Fidelity laid out some guidelines for how much to have saved by specific ages.

  • By 30, save 1x your annual salary.

  • By 40, save 3x your annual salary.

  • By 50, save 6x your annual salary.

  • By 60, save 8x your annual salary.

  • By 67, save 10x your annual salary.

These rates may vary depending on your desired standard of living during retirement or the age you want to retire at.

What are retirement savings accounts?

Retirement savings accounts are financial accounts that offer tax advantages and investment options that help people stay financially afloat after they retire. IRA, Roth IRA, SEP IRA, 401(k), Roth 401(k), 403(b), 457(b) and GIA are all kinds of retirement savings accounts.

Many employers offer retirement plans and will match what you save to a certain percent, according to Vanguard.

What is a 401(k) employer match?

Some employers offer to match your contributions to your 401(k) to a certain percentage in order to incentivize and attract employees. Alternative retirement plans like 403(b)s work the same. Over 85% of 401(k) plans serviced by Fidelity include some form of employer contribution, per Fidelity.

What is a 401(k)?

Traditional 401(k):

401(k)s are typically sponsored by employers and are savings accounts designed to help people prepare for retirement. Most employers offer 401(k)s to their employees. Earnings to a 401(k) grow tax deferred, meaning you only pay tax on earnings when you withdraw. However, if withdrawn before the age of 60, there is a 10% penalty.

Do I have to pay taxes on money in a 401(k)?

Traditional 401(k)s lower taxable income. For example, if you earn $80,000 yearly and contribute 15K to your 401K, you only need to pay taxes on $65,000. Although you don’t have to pay taxes while your money is in a 401(k), you must pay taxes upon withdrawal. It is taxed at your income tax rate when withdrawn, per the IRS.

How much can I put into a 401(k)?

The yearly contribution limit in 2023 for ages 49 and younger is $22,500, and $30,000 for ages 50 or older, according to Forbes. The Roth 401(k) contribution limit is the same, according to the IRS.

What age do I have to withdraw money from my 401(k) by?

As of March 2023, you must begin withdrawing from your 401(k) annually by the age 72, according to the IRS. Withdrawal at this age is required for Roth 401(k)s as well. However, starting in 2024, there will be no withdrawal requirement for either Roth 401(k)s or Roth IRA accounts, per the IRS.

What does ‘Roth’ mean regarding IRAs and 401(k)s?

“Roth” refers to up-front tax payments when contributing money to your savings account. Essentially, you pay taxes now so you don’t have to later.

Ramsey Solutions compares a traditional 401(k) account to a Roth 401(k) account.

  • “The traditional 401(k) involves tax-deferred contributions — meaning you’ll pay taxes every time you withdraw money, including on your growth and employer contributions.”

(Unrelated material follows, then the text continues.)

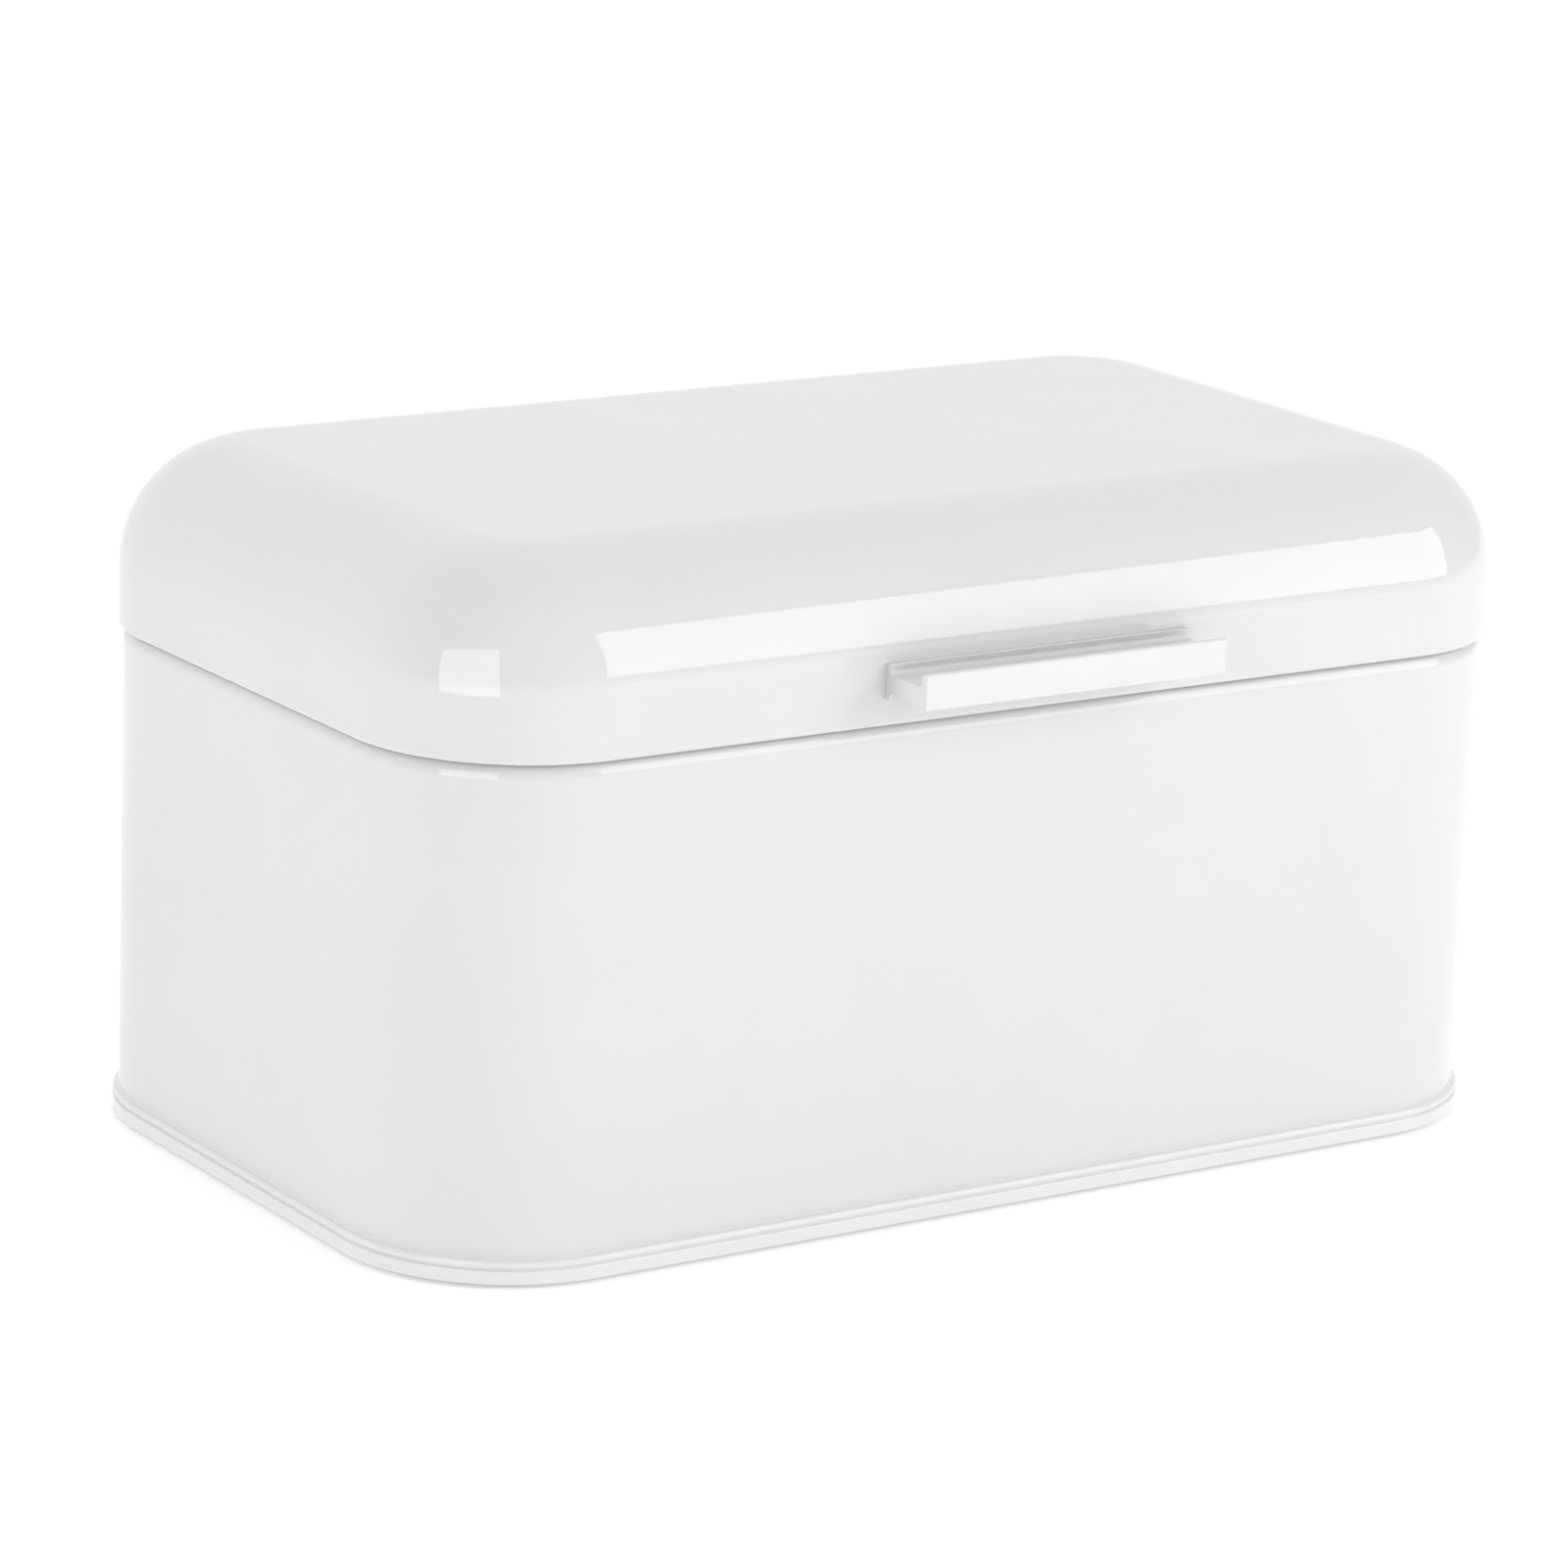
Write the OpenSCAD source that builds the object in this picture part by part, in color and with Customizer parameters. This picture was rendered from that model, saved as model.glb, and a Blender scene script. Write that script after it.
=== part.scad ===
// Sheet-steel bread box with a lift-up lid hinged at the back.
// Millimetres. +Z is up and the front faces -Y. The origin is on the surface that
// the box stands on, under the middle of the whole assembly.

/* [Body] */
// Width of the body wall, outside
body_w = 302; // [230:1:420]
// Depth of the body wall, outside
body_d = 178; // [140:1:300]
// Height of the body, from the rim's lower edge to the top of the shoulder
body_h = 117.6; // [80:0.1:220]
// Radius of the upright corners, outside
corner_r = 39.5; // [34:0.5:55]
// Thickness of the sheet steel
sheet_t = 0.5; // [0.4:0.1:1]
// Radius of the shoulder that the lid closes on
shoulder_r = 4.2; // [2.5:0.1:4.5]
// Distance of the collar inside the lid from the outside of the wall
collar_inset = 6.5; // [5.5:0.1:8]
// Height of the collar above the shoulder
collar_h = 9; // [5:0.5:11]
// Radius of the rolled edge on top of the collar
collar_bead_r = 1.1; // [0.8:0.1:1.6]
// Width of the folded seam up the back wall
seam_w = 8; // [5:0.5:12]
// How far the folded seam stands out from the back wall
seam_t = 0.6; // [0.4:0.1:1]

/* [Air holes] */
// Diameter of each air hole in the back wall
vent_d = 5; // [3:0.5:8]
// Number of air holes on each side of the back seam
vent_count = 3; // [1:1:3]
// Distance between air holes
vent_pitch = 13; // [9:0.5:14]
// Distance of the air holes' centres below the shoulder
vent_drop = 16; // [8:0.5:40]

/* [Base] */
// Height of the rolled rim round the foot of the wall
rim_h = 5.5; // [5:0.1:5.6]
// How far the rim stands out from the wall
rim_proud = 1.5; // [1.4:0.1:2]
// Height of the groove between the rim's two rounds
rim_groove_h = 3.5; // [3.2:0.1:3.8]
// Height of the base panel above the rim's lower edge
base_rise = 3.2; // [2.4:0.1:5]
// Distance from the wall to the pressed step in the base panel
base_step_inset = 22; // [20:0.5:26]
// Height of the pressed step
base_step_h = 1.5; // [0.5:0.1:3]

/* [Feet] */
// Diameter of a rubber foot
foot_d = 12; // [8:0.5:14]
// How far the feet hold the rim off the surface
foot_proud = 1; // [0.5:0.1:3]
// Distance from the wall to a foot's centre
foot_inset = 12; // [10:0.5:13]

/* [Lid] */
// Height of the lid, from its lower edge to its flat top
lid_h = 43.7; // [42:0.1:80]
// How far the lid stands out past the body wall
lid_overhang = 1.2; // [0.8:0.1:2]
// Radius of the curve from the lid's sides to its top
lid_curve_r = 29.5; // [12:0.5:29.5]
// Radius of the hem rolled inwards along the lid's lower edge
hem_r = 1.2; // [0.8:0.1:1.6]
// Gap between the closed hem and the shoulder
hem_gap = 1; // [0.3:0.1:1.2]

/* [Handle] */
// Length of the handle
handle_l = 82; // [60:1:160]
// Distance the handle stands out from the lid
handle_depth = 16; // [12:0.5:24]
// Height of the handle's flange against the lid
handle_flange_h = 8; // [7:0.1:9]
// Thickness of the flange against the lid
handle_flange_t = 1.8; // [1.2:0.1:2.5]
// Height of the grip plate at the front
handle_grip_h = 8.1; // [7:0.1:10]
// Thickness of the grip plate
handle_grip_t = 2; // [1.4:0.1:3]
// Thickness of the web between flange and grip plate
handle_web_t = 4.2; // [4:0.1:5]
// Radius of the curves from the web to the plates
handle_blend_r = 1.2; // [0.4:0.1:1.4]
// Height of the handle's lower edge above the lid's lower edge
handle_rise = 6.6; // [4:0.1:12]
// Distance between the two handle screws
screw_pitch = 64; // [40:1:64]
// Thread diameter of the handle screws
screw_d = 3; // [2.5:0.5:3]
// Length of a handle screw under its head
screw_l = 8; // [6:1:10]
// Diameter of a screw head
screw_head_d = 5.6; // [5:0.1:6]
// Height of a screw head
screw_head_h = 2; // [1.6:0.1:2.4]
// Diameter of a washer
washer_d = 9; // [7:0.5:10]
// Thickness of a washer
washer_t = 0.8; // [0.5:0.1:1.2]

/* [Hinges] */
// Distance between the middles of the two hinges
hinge_pitch = 166; // [120:1:170]
// Length of a hinge along its pin
hinge_l = 40; // [32:1:44]
// Thickness of a hinge leaf
leaf_t = 1; // [0.8:0.1:1.2]
// Radius of a leaf's free corners
leaf_corner_r = 2.5; // [1:0.5:4]
// Height of the leaf on the body
body_leaf_h = 20; // [16:0.5:30]
// Diameter of a hinge pin
pin_d = 2.6; // [2:0.1:3]
// Diameter of the heads that keep a pin in
pin_head_d = 3.8; // [3.6:0.1:4.4]
// Wall of a knuckle round its pin
knuckle_wall = 1.1; // [0.9:0.1:1.4]
// Gap between the pin and the lid's knuckle
pin_gap = 0.06; // [0.03:0.01:0.1]
// Length of each outer knuckle
outer_knuckle_l = 11; // [9:0.5:13]
// End gap between knuckles, and from the barrel to the lid
knuckle_gap = 0.4; // [0.3:0.1:0.6]
// Angle that the lid opens to, where the stop heel meets the leaf
open_angle = 100; // [85:1:115]
// Reach of the stop heel from the pin's axis
heel_l = 5.2; // [4.8:0.1:6]
// Thickness of the stop heel
heel_t = 1; // [0.8:0.1:1.4]
// Shank diameter of the rivets
rivet_d = 3; // [2.5:0.1:3.2]
// Head diameter of the rivets
rivet_head_d = 5.6; // [5:0.1:6.4]
// Head height of the rivets
rivet_head_h = 1.1; // [0.8:0.1:1.6]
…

  • “The Roth 401(k) comes with financial and emotional advantages. Tax-free withdrawals mean your savings stay relatively unaffected by future tax bracket adjustments (since it’s already been taxed), and you’ll feel like you have access to more of your hard-earned dollars.”

The term “Roth” comes from Sen. William Roth, who proposed the legislation for individual retirement accounts in 1999, according to the Senate.

What is an IRA?

An individual retirement account can be opened by anyone, while a 401(k) is usually accessed through an employer. Both traditional and Roth IRAs allow earnings to grow tax-free through compounding. However, they offer tax benefits at different stages: traditional IRAs (and 401(k)s) give tax breaks at the time of the contribution, while Roth IRAs provide tax-free withdrawals in retirement. In contrast, taxable investment accounts require payment of annual taxes on profits, according to TD Ameritrade.

As of 2023, the total contribution to your traditional IRAs and Roth IRAs cannot exceed $6,500 (under age 50) or $7,500 (50 or older) per year, per the IRS.

IRAs offer more choices in what you invest in, while 401(k)s are limited to what your company offers.

Traditional IRAs vs Roth IRAs

Bank Rate specified the difference between Roth IRAs and traditional IRAs as “taxes and timing.”

Traditional IRAs delay taxing until withdrawal, while Roth IRAs require taxing upon contribution. If your tax bracket is significantly higher upon withdrawal than it was when you contributed the money, a Roth IRA account will save you the most money.

Bank Rate says Roth IRAs’ “annual contribution limits are the same as a traditional IRA. However, there is no timestamp for when you must make those withdrawals. You can wait longer to access the cash, and if you wanted, you could leave the money in the Roth IRA forever and pass the money on in your estate plans.”